Mr. Stockinger concluded, “We continue to make progress on sales building initiatives across both Pollo Tropical and Taco Cabana in off premise sales, including catering, online and delivery. In addition, as our new senior management team enters their first full year together, we are optimistic about improving comparable restaurant sales at both brands in 2020.”

The 19 Taco Cabana restaurants contributed approximately $24.5 million in restaurant sales and an estimated $4.2 million in restaurant level pre-tax operating losses, including $2.0 million in depreciation expense, for the twelve months ended December 29, 2019.

The Company expects to recognize estimated non-cash long-lived asset impairment charges of approximately $7.0 million to $8.0 million and estimated lease right-of-use asset impairment charges of approximately $1.0 million to $3.0 million related to these 19 Taco Cabana restaurants in the fourth quarter of 2019. The Company also expects to recognize costs associated with de-imaging and removing equipment related to these restaurants in the first quarter of 2020, but it does not expect these additional closure related costs to be material.

About Fiesta Restaurant Group, Inc.
Fiesta Restaurant Group, Inc. is the parent company of the Pollo Tropical® and Taco Cabana® restaurant brands.

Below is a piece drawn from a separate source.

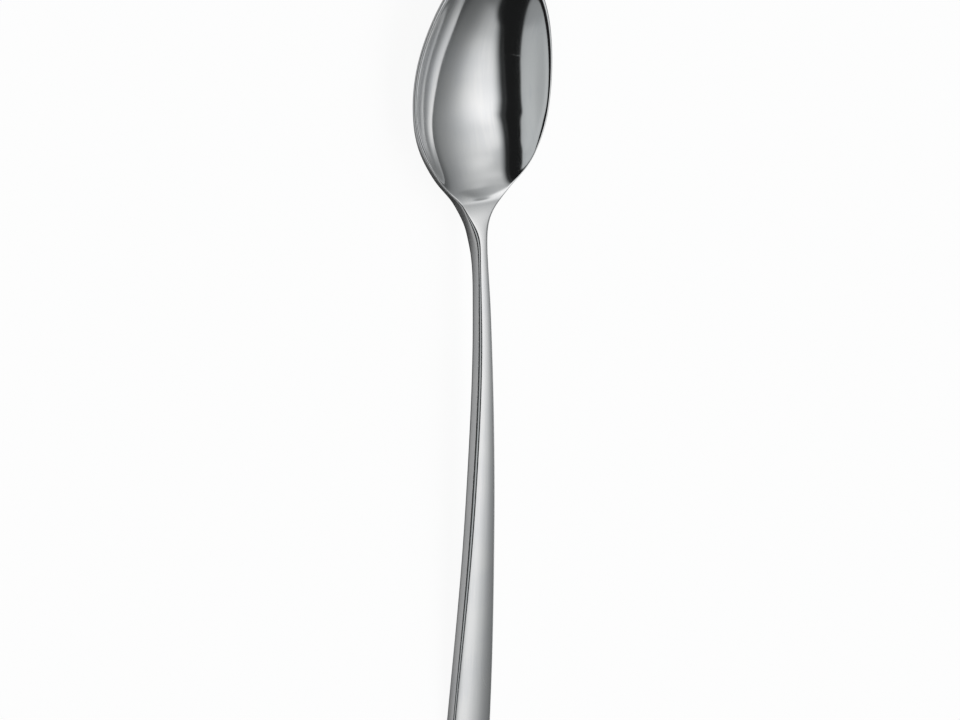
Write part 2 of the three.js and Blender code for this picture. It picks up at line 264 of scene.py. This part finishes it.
class Studio(bpy.types.PropertyGroup):
    """Floor, light and camera."""
    floor_colour: colour("Floor", "Colour of the pale floor", (0.85, 0.85, 0.85))
    floor_size: length("Floor size", "Side of the square floor", 16)
    floor_white: level("Floor white", "Brightness of the background without the floor's own light", 0.93)
    floor_shade: share("Floor shade", "Share of the floor's own light that the background shows", 0.18)
    near_floor: length("Near floor", "Out to where the metal sees the floor in its own light", 0.16)
    far_floor: length("Far floor", "From where on the metal sees the white background", 0.4)
    # Painted shade: beside the spoon, the floor that the metal sees is darkened by a set depth, standing in
    # for the spoon's shadow
    painted_shade_start: length("Shade start", "From the spoon out to where its shade on the floor is darkest", 0.002)
    painted_shade_end: length("Shade end", "How far beside the spoon that shade ends", 0.009)
    painted_shade_depth: share("Shade depth", "How dark the metal sees the floor in that shade", 0.7)
    floor_gleam: share("Floor gleam", "Share of the white background seen beside the shade", 0.2)
    side_light: colour("Side light", "Colour of the weaker, cooler light to the sides", (0.95, 0.99, 1))
    key_level: level("Key light", "Brightness of the wide key light", 1.116)
    wall_level: level("Wall", "Brightness of the pale wall on the left", 0.562)
    flag_level: level("Flag", "Brightness of the black flag", 0.012)
    flag_left: degrees("Flag left edge", "Where the flag ends and the wall begins, towards the tip", -22)
    flag_widening: degrees("Flag widening", "How far its left edge swings out towards the handle", -8.5)
    flag_slant: degrees("Flag slant", "How far the flag's right edge swings out towards the handle", 32)
    wall_end: degrees("Wall end", "How far the wall reaches towards the tip", 28.5)
    wall_softness: degrees("Wall softness", "Half the width of the wall's soft edges", 1)
    view_lean: angle("Lean", "How far the camera leans to the left of upright", 35)
    view_tilt: angle("Tilt", "How far the camera leans towards the tip", 13.5)
    view_roll: angle("Roll", "Turn of the camera about its own axis", 0.25)
    camera_distance: length("Camera distance", "From the spoon to the camera", 6)
    field_width: length("Field width", "Width that the picture takes in at the spoon", 0.24)
    aim_along: length("Aim along", "Place along the spoon at the middle of the view", 0.001)
    aim_height: length("Aim height", "Height at the middle of the view", 0.00935)
    aim_left: length("Aim left", "How far the view's middle lies left of that place", 0.00061)
    aim_down: length("Aim down", "How far the view's middle lies below that place", 0.00075)


def between(low, high, part):
    return low + (high - low) * part


def smooth_step(value, low, high):
    part = min(max((value - low) / (high - low), 0), 1)
    return part * part * (3 - 2 * part)


def soft_ramp(value, softness):
    """Zero below, the value itself above, with a rounded corner between."""
    return (value + math.hypot(value, softness)) / 2


def smooth_curve(points):
    """A natural cubic spline through points of place and value."""
    points = sorted(points)
    places = [place for place, value in points]
    values = [value for place, value in points]
    last = len(points) - 1
    bends = [0.0] * len(points)
    pulls = [0.0] * len(points)
    for i in range(1, last):
        before = places[i] - places[i - 1]
        after = places[i + 1] - places[i]
        ratio = before / (before + after)
        pivot = ratio * bends[i - 1] + 2
        turn = (values[i + 1] - values[i]) / after - (values[i] - values[i - 1]) / before
        bends[i] = (ratio - 1) / pivot
        pulls[i] = (6 * turn / (before + after) - ratio * pulls[i - 1]) / pivot
    for i in range(last - 1, 0, -1):
        bends[i] = bends[i] * bends[i + 1] + pulls[i]

    def value_at(place):
        i = 0
        while i < last - 1 and place > places[i + 1]:
            i += 1
        step = places[i + 1] - places[i]
        b = min(max((place - places[i]) / step, 0), 1)
        a = 1 - b
        sag = ((a ** 3 - a) * bends[i] + (b ** 3 - b) * bends[i + 1]) * step ** 2 / 6
        return a * values[i] + b * values[i + 1] + sag

    return value_at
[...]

The brands specialize in the operation of fast-casual restaurants that offer distinct and unique tropical and Mexican inspired flavors with broad appeal at a compelling value. For more information about Fiesta Restaurant Group, Inc., visit the corporate website at www.frgi.com.

Forward-Looking Statements

Certain statements contained in this news release and in our public disclosures, whether written, oral or otherwise made, relating to future events or future performance, including any discussion, express or implied, regarding the financial impact of the restaurant closures and comparable restaurant sales discussed in this news release, contain forward-looking statements within the meaning of Section 27A of the Securities Act of 1933, as amended, and Section 21E of the Securities Exchange Act of 1934, as amended. These statements are often identified by the words "may," "might," "believes," "thinks," "anticipates," "plans," "positioned," "target," "continue," "expects," "look to," "intends" and other similar expressions, whether in the negative or the affirmative, that are not statements of historical fact. These forward-looking statements are not guarantees of future performance and involve certain risks, uncertainties, and assumptions that are difficult to predict, and you should not place undue reliance on our forward-looking statements. Our actual results and timing of certain events could differ materially from those anticipated in these forward-looking statements as a result of certain factors, including, but not limited to, those discussed from time to time in our reports filed with the Securities and Exchange Commission, including our Annual Report on Form 10-K for the fiscal year ended December 30, 2018 and our quarterly reports on Form 10-Q. All forward-looking statements and the internal projections and beliefs upon which we base our expectations included in this release are made only as of the date of this release and may change. While we may elect





to update forward-looking statements at some point in the future, we expressly disclaim any obligation to update any forward-looking statements, whether as a result of new information, future events, or otherwise.